The word's connection to *just* (as in 'just barely,' 'just now') represents a separate semantic pathway — those uses derive from *justus* in the sense of 'exact, precise,' which produced adverbial English *just* meaning 'exactly.' Two common English words wear the same etymological coat for entirely different reasons.

Cognates and Relatives

- Injury — from Latin *iniuria*, literally 'not-*ius*' (in- + iuria), meaning 'wrong, injustice.' An injury is etymologically a violation of *ius*. - Jury — from Old French *juree*, 'oath,' ultimately from Latin *iurare* ('to swear by *ius*'), from the same *ius* root. - Jurisdiction — from *iurisdictio*, 'declaration of law' (*ius* + *dicere*). - Adjust — from Old French *ajuster*, from *ad-* + *juste* ('exact, just'), tracing the 'precise' sense of *iustus*. - Perjury — *per-iurium*, 'swearing falsely on *ius*': a lie against the binding order itself.

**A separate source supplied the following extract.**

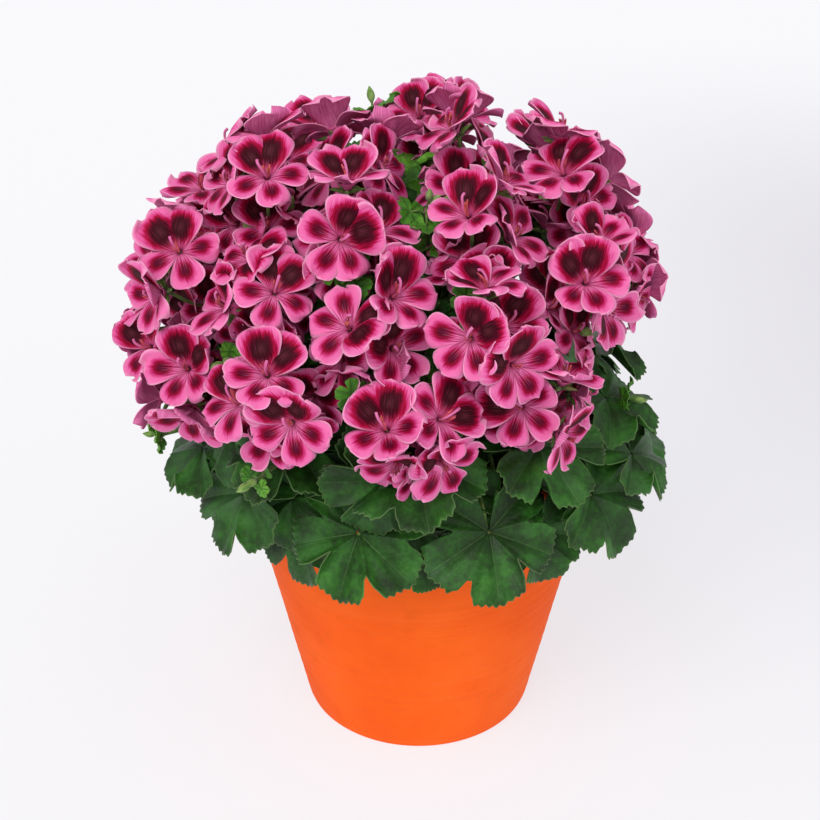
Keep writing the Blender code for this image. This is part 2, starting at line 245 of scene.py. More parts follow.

This cluster reveals that English legal vocabulary is largely a Latin semantic field preserved through French — and that *ius* was the generative node from which most of it radiates.

Modern Usage vs Original Meaning

Modern *justice* oscillates between two distinct senses that were once unified: *justice as process* (the justice system, a court of justice) and *justice as outcome* (to get justice, justice was served). The original Latin *iustitia* held both together under the umbrella of rightness-in-order. Their increasing separation in modern usage reflects the bureaucratization of legal systems — when the apparatus becomes visible as separate from the ideal, the word splits under the pressure.

The structural point is this: *justice* belongs to a sign-system in which the legal, the moral, and the ceremonial were once undifferentiated. Its history is not a story of refinement toward clarity, but of progressive differentiation from a single root-concept of cosmic order.